Link Posted: 1/24/2002 6:00:58 AM EDT
I think investing in Mutuals is a reasonable first approach. The others have already mentioned that picking individual stocks can be iffy. The Enron mess shows you how company officials, in cahoots with their accounting firm, can cook the books to the point that even the professional investment firms can't correctly evaluate a companies position.
Link Posted: 1/24/2002 7:05:09 AM EDT
Originally Posted By The_Macallan: Begin by focusing your investment goals: 1) what is my goal? (retirement, college for kids, new car in three years...) 2) what is my time horizon? (2yrs, 5yrs, 15yrs, 25yrs?) 3) what is my "risk tolerance" (usually less than most people immediately think) 4) how much am I going to need to achieve my goal? 5) how much can I afford to invest per period to achieve that goal? 8) will I need to consider tax implications of my choice? 7) what vehicle (individual stocks or bonds or mutual funds, etc.) is best for MY goals, time horizon, tolerance, and $$ ?
View Quote
Best advice you can have is this written by MaCallan.
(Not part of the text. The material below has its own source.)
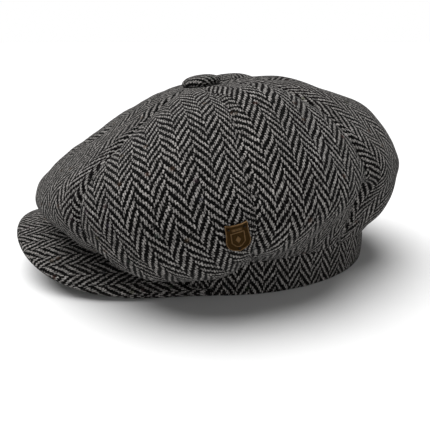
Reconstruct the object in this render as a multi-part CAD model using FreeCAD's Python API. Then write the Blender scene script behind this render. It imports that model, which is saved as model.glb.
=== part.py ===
import FreeCAD, Part
import math
import os

# Newsboy cap. Millimetres, +Z up, front of the cap towards -Y, wearer's left towards +X.
# The origin is the centre of the head opening, in the plane the back of the band stands on.

# Head opening and the rings sewn round it, from the head outwards.
head_half_width = 82.0
head_half_length = 101.3
sweatband_thickness = 1.0
stiffener_thickness = 0.8
band_cloth_thickness = 1.7
layer_gap = 0.15
band_height = 26.0
sweatband_height = 29.0
sweatband_foot = 0.6
foot_trim = 0.5

# Visor: a board bent to one shallow arch, between two cloth covers.
visor_corner_x = 85.6
visor_corner_y = -22.0
visor_reach = 133.0
visor_outline_power = 0.53
visor_arch_height = 28.5
board_thickness = 2.2
cover_thickness = 1.5
cover_gap = 0.1
visor_band_gap = 0.5
visor_clearance = 0.6

# Crown cloth and lining.
cloth_thickness = 1.7
lining_thickness = 0.4
seam_gap = 0.05
panel_count = 8
panel_shares = (0.0, 0.1, 0.27, 0.5, 0.73, 0.9, 1.0)
button_hole_radius = 5.0
crown_top_height = 122.0
crown_top_y = -18.5
crown_back_rise = 6.0
shoulder_shift = 0.4
widest_shift = 0.07
puff = 3.0
crown_band_gap = 0.3
droop_front = 8.9
droop_back = 0.5

# Crown profile, at the front, front quarter, side, back quarter and back.
shoulder_radius = (78.5, 79.3, 75.5, 65.5, 67.7)
shoulder_height = (92.0, 103.0, 125.6, 135.9, 128.8)
widest_radius = (152.0, 153.5, 137.0, 125.9, 128.7)
widest_height = (53.5, 70.0, 71.3, 70.1, 95.6)
lower_radius = (109.5, 115.0, 118.7, 107.0, 124.3)
lower_height = (41.5, 17.2, 32.4, 62.1, 41.3)
lining_fullness = 0.80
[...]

Do ask yourself these question. If you are indeed and INVESTOR, setting a longer time horizon is always to your benefit. Also once you are invested set an "out" price. Do not become bullish on a stock, or any other security, just cause you own it.
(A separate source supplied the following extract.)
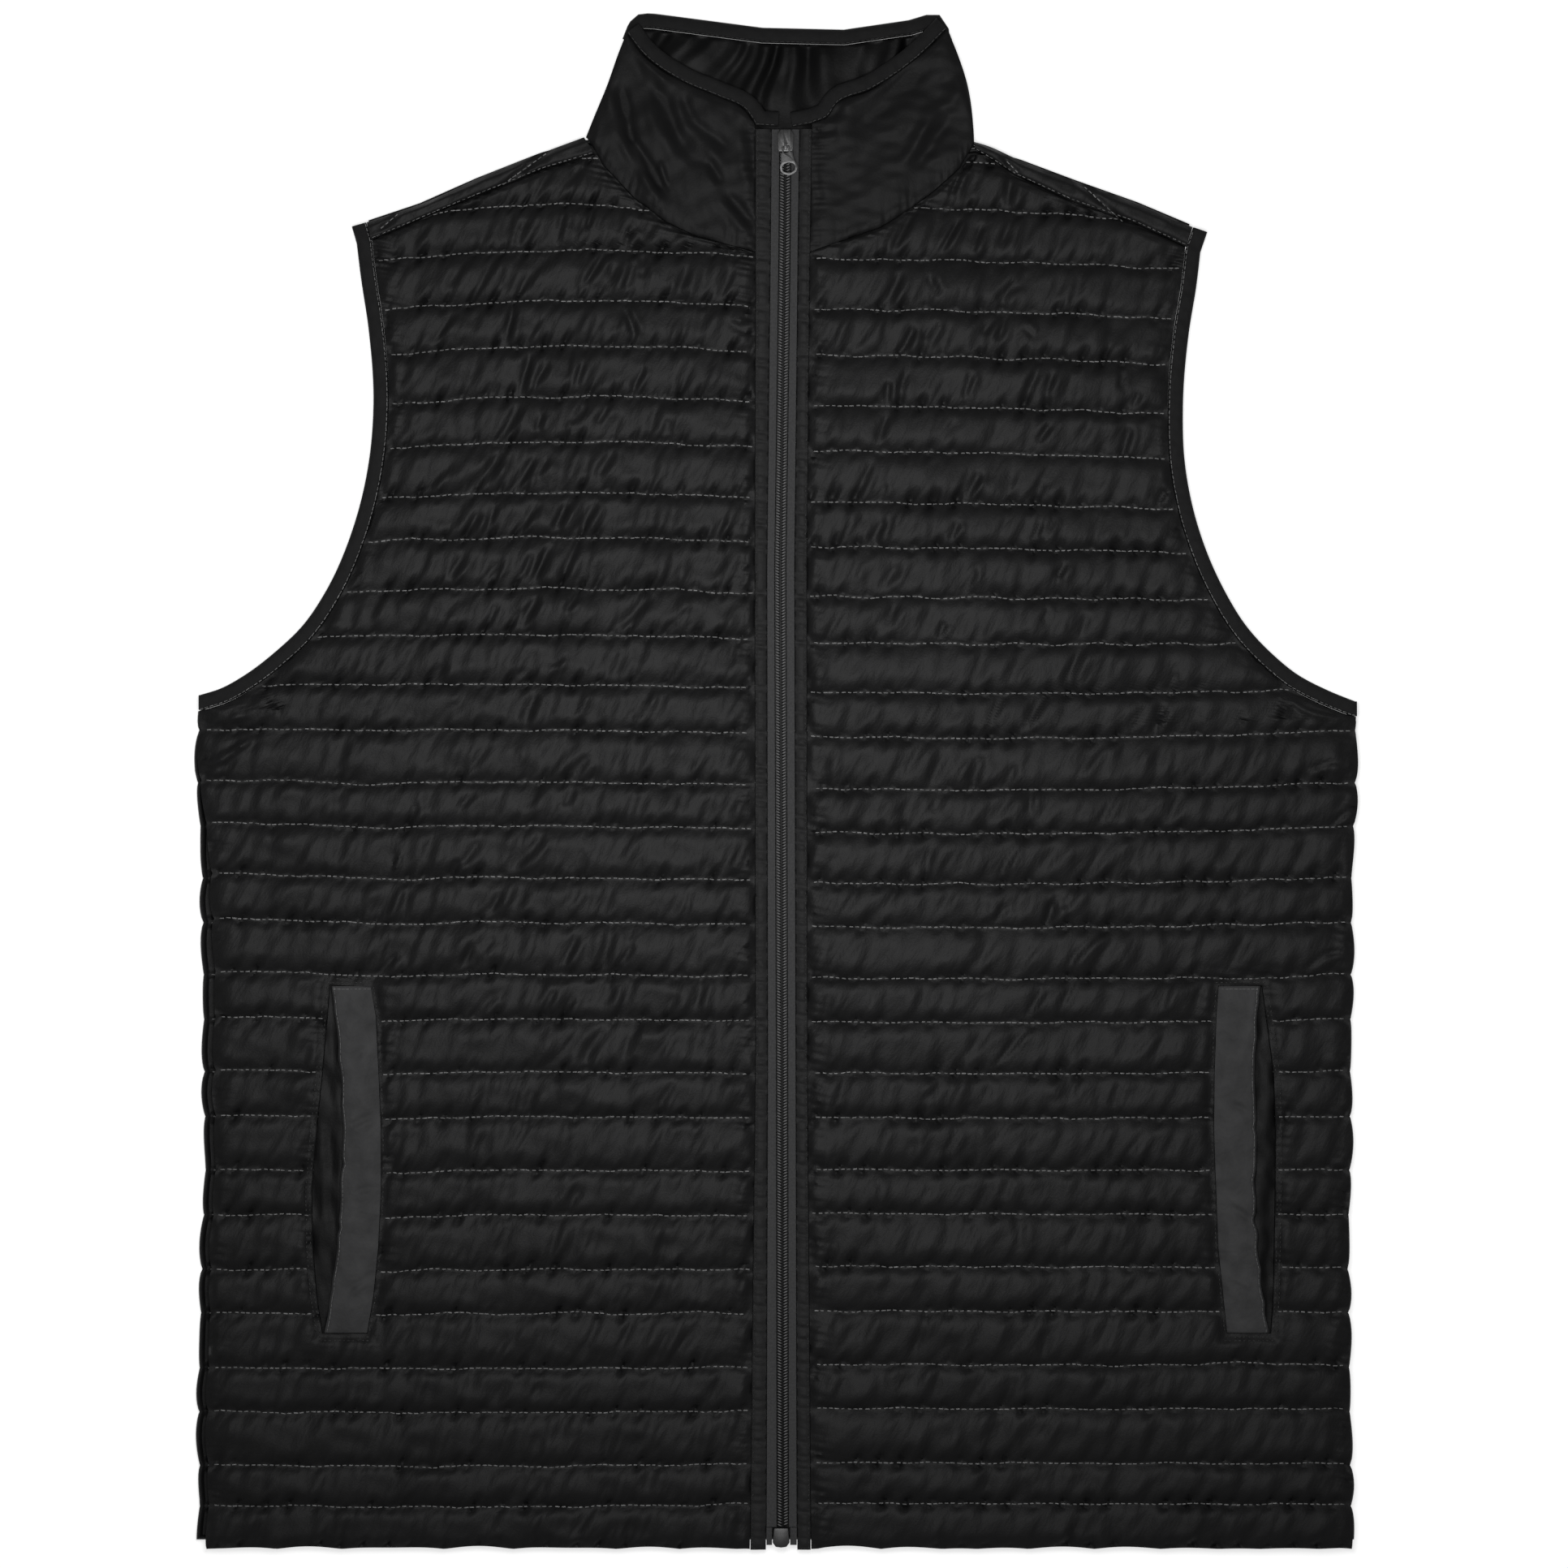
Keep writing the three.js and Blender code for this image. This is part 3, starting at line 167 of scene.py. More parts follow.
# The main creases of the fronts, most of them read off enlarged crops of the photograph:
# from x, y to x, y, half width, depth; a ridge where the depth is below 0
CREASES = {
    "left": [
        (-177, 228, -168, 242, 3, 0.9), (-140, 227, -136, 248, 3.5, 1.1), (-130, 227, -123, 240, 3, 0.8),
        (-73, 232, -78, 245, 3.5, 1.3), (-133, 201, -127, 223, 4, 1.4), (-126, 206, -118, 217, 3, 0.8),
        (-104, 206, -100, 217, 3, 0.8), (-74, 205, -68, 215, 3, 0.9), (-12, 232, -24, 238, 3.5, 0.9),
        (-144, 175, -133, 196, 5, 1.5), (-124, 183, -121, 191, 3, 1), (-106, 187, -99, 195, 4, 0.9),
        (-93, 187, -87, 195, 3, 0.7), (-57, 181, -56, 188, 4, 0.6), (-159, 151, -143, 169, 5.5, 1.6),
        (-135, 152, -126, 167, 4, 1.2), (-124, 160, -118, 168, 3, 0.8), (-93, 160, -84, 172, 4.5, 1.1),
        (-181, 153, -167, 166, 5, 0.8), (-162, 127, -154, 140, 4, 1.2), (-151, 128, -146, 143, 3, 0.9),
        (-133, 130, -125, 144, 4, 1.2), (-115, 132, -109, 144, 4, 1.2), (-101, 132, -93, 145, 4, 1.3),
        (-32, 127, -26, 137, 3, 0.9), (-169, 107, -161, 118, 4, 0.9), (-155, 101, -142, 115, 4, 0.9),
        (-131, 107, -127, 118, 3, 1), (-126, 104, -118, 122, 4, 1.3), (-111, 107, -102, 125, 4, 1.2),
        (-171, 87, -165, 96, 4, 0.7), (-150, 80, -145, 92, 3, 0.8), (-139, 79, -133, 89, 3, 0.9),
        (-133, 82, -123, 96, 4.5, 1.4), (-109, 90, -103, 97, 3, 1), (-81, 81, -65, 97, 5, 1),
        (-55, 80, -47, 89, 3, 0.8), (-177, 53, -172, 61, 4, 0.9), (-115, 61, -110, 66, 3, 0.8),
        (-138, 53, -130, 59, 3, 0.8), (-174, 30, -166, 42, 4, 0.7), (-131, 32, -124, 46, 4, 0.8),
        (-104, 37, -100, 48, 3, 0.8), (-79, 30, -74, 37, 3, 0.8), (-68, 42, -64, 49, 3, 0.7),
        (-160, 6, -148, 20, 4, 0.7), (-108, 3, -98, 14, 4.5, 1.2), (-181, 2, -177, 9, 3, 0.7),
        (-190, -21, -186, -11, 3.5, 1.2), (-163, -12, -156, -5, 3, 0.8), (-109, -11, -105, -3, 3.5, 1),
        (-170, -48, -165, -40, 3.5, 1.2), (-162, -42, -154, -30, 3.5, 0.8), (-136, -44, -120, -27, 5, 1.3),
        (-106, -46, -100, -34, 4, 0.9), (-150, -68, -142, -57, 3.5, 1.2), (-106, -62, -102, -54, 3, 0.7),
        (-162, -95, -157, -83, 3, 1.3), (-151, -88, -146, -80, 3, 0.7), (-110, -93, -103, -79, 3.5, 1),
        (-79, -92, -74, -84, 3, 0.9), (-155, -120, -146, -108, 3.5, 0.8), (-120, -116, -115, -107, 3.5, 1.2),
        (-110, -119, -105, -111, 3, 0.8), (-87, -113, -84, -106, 3, 0.6), (-61, -120, -52, -110, 5, 0.9),
        (-298, 9, -285, 12.5, 2.5, -0.9), (-286, 12, -271, 23.5, 2.5, -1), (-290, 15.5, -276, 23, 2.4, 0.8),
        (-283, 33.5, -272, 35.5, 2.5, -0.8), (-272, 36, -266, 45, 2.5, -0.9), (-263, 47, -257, 37, 2.5, 1.2),
        (-199.5, -46, -197, -36, 2.2, 1.2), (-205, -99, -197, -89, 2.4, 1.3),
        (-201, -72, -193.5, -55, 2.6, -0.8), (-207, -97, -200.5, -73, 2.5, -0.7),
    ],
    "right": [
        (57, 247, 65, 264, 4, 0.9), (84, 253, 79, 262, 3.5, 0.7), (115, 250, 124, 259, 4.5, 1),
        (115, 230, 119, 243, 3.5, 1), (66, 224, 71, 235, 3.5, 1.3), (76, 230, 83, 239, 3.5, 0.8),
        (107, 233, 114, 241, 3, 0.8), (133, 231, 128, 236, 3, 0.6), (57, 197, 58, 207, 3.5, 1.3),
        (62, 200, 67, 212, 3, 0.8), (97, 200, 101, 212, 3, 1), (126, 196, 135, 213, 3.5, 0.9),
        (138, 197, 143, 212, 3, 0.8), (178, 205, 179, 213, 3, 0.8), (184, 195, 188, 202, 3, 1),
        (53, 177, 57, 190, 3, 0.6), (82, 174, 92, 188, 4, 0.8), (135, 177, 141, 185, 3, 0.9),
        (178, 169, 183, 183, 3.5, 1.3), (97, 147, 105, 160, 4, 1.4), (53, 146, 57, 154, 3, 0.9),
        (131, 147, 138, 156, 3.5, 0.8), (197, 146, 202, 152, 3, 1.2), (49, 125, 56, 136, 3.5, 1.2),
        (90, 126, 94, 135, 3.5, 1), (131, 125, 137, 134, 3, 1), (139, 128, 144, 138, 3, 0.9),
        (53, 101, 63, 112, 5, 0.8), (97, 98, 103, 110, 3.5, 1), (145, 107, 150, 114, 3, 0.9),
        (84, 76, 87, 83, 3, 1), (138, 84, 141, 91, 3, 0.8), (157, 76, 161, 87, 3.5, 0.7),
        (287.5, -21, 298.5, -12, 2.6, 1.4), (278, 8, 289, 12, 2.5, 0.9), (288.7, 7, 299, 9.5, 2.5, -0.7),
        (273, -97, 284, -88, 3, 1.1), (284, -88, 293, -86, 3, 0.8), (259, 33, 266, 43, 2.5, -0.8),
        (267, 43, 272, 38, 2.5, -0.8), (272, 38, 285, 34, 3, -0.6), (257.5, 36, 262, 45, 2.2, 1),
        (194.5, 24, 201, 39, 2.4, 1.2), (201.5, 47.5, 207.4, 56.5, 2.5, 1.2), (239, 27, 242, 37, 2.5, 0.9),
    ],
}


def seed_of(kind, side):
    return SEEDS[kind][SIDE_NAMES.index(side)]


def read(table, at, column):
    """A column of a table between its rows, by its first column, which rises."""
    return np.interp(at, table[:, 0], table[:, column])


def side_points(table, side):
    first = 0 if side == "left" else 2
    return table[:, first:first + 2].astype(float)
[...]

Link Posted: 1/24/2002 7:39:35 AM EDT
Glockdiver: A word of caution here: I made a lot of money on the Market and then I managed to lose it all. Now I just save like crazy and put it all in the bank. Before I got wiped out, I had more than enough money to buy a very nice house outright. Now I am back to building up my savings. Here are some of the things that I learned the hard way. (1.) Brokerage Fees can eat up all of your gains pretty fast and you will still owe money for Capital Gains Taxes. (2.) NEVER ever play Stock Options or Buy Stock on the Margin. If you do..you will be SORRY! (3.) NEVER ever buy Penny Stocks (Stocks whose value is less than 5$ per share). (4.) The BEST thing to invest in is in a very good Index Mutual Fund. Such as the Vanguard Fedility Index Fund or some other fund. (5.) NEVER ever put all of your money in one stock or mutual fund. (6.) ALWAYS keep a significant percentage of your money in the bank. (7.) Always do your Home work. That is find out everything that you can about the company or mutual fund BEFORE investing. Always take a good hard look at the market. (8.) Diversify your investments and spread your risk. (9.) And this is the MOST IMPORTANT rule. NEVER invest ANY MONEY that you cannot afford to LOSE.